At the time, Taymor was selected as a "Best New Chef" by Food and Wine, and was named a Rising Star Chef finalist by the James Beard Foundation. To the surprise of foodies across the city, that location shut down in late 2015, possibly a victim of too much good press and impossibly high expectations.

I don't want to contribute to the same problem, but, alas, you have to put Alma at the top of your list if you want a truly unique and memorable dining experience.

Start on The Standard's pool deck overlooking West Hollywood and enjoy some of Taymor's snack selections before heading into dinner. I highly recommend the chickpea fries with pickled chile or the puffed onion with avocado-sorrel dip. The menu, though ingredient-focused, is a nod to the nostalgia of country club fare before the words "chef-driven" and "farm-to-table" entered the lexicon.

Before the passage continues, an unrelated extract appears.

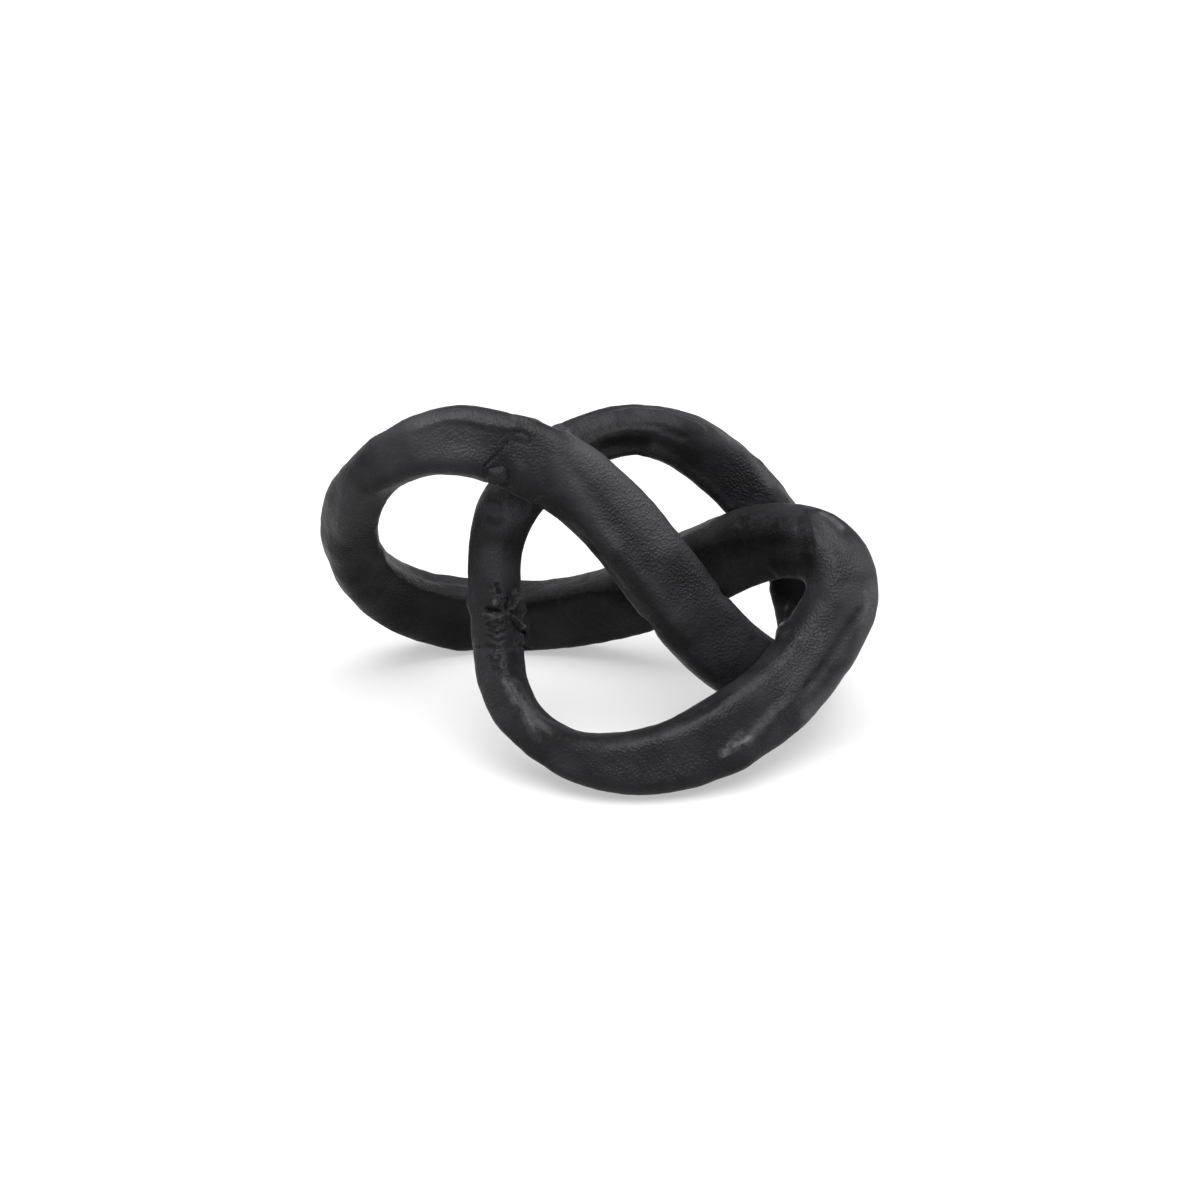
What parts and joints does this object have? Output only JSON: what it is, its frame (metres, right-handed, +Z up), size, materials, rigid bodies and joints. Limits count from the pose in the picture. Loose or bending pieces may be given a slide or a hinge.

Next, head inside to Alma. While intimate dining space looking out on Sunset Boulevard is reminiscent of a mid-century diner, the food is anything but last century. Start with the Clark Street bread with housemade butter. This earliest staple of human agriculture may have finally reached its apex here. Meanwhile, the English muffin with uni, Burrata and caviar offers something a little more exotic. And try to squeeze in the seaweed and tofu beignet if you have room. If you don't, make room.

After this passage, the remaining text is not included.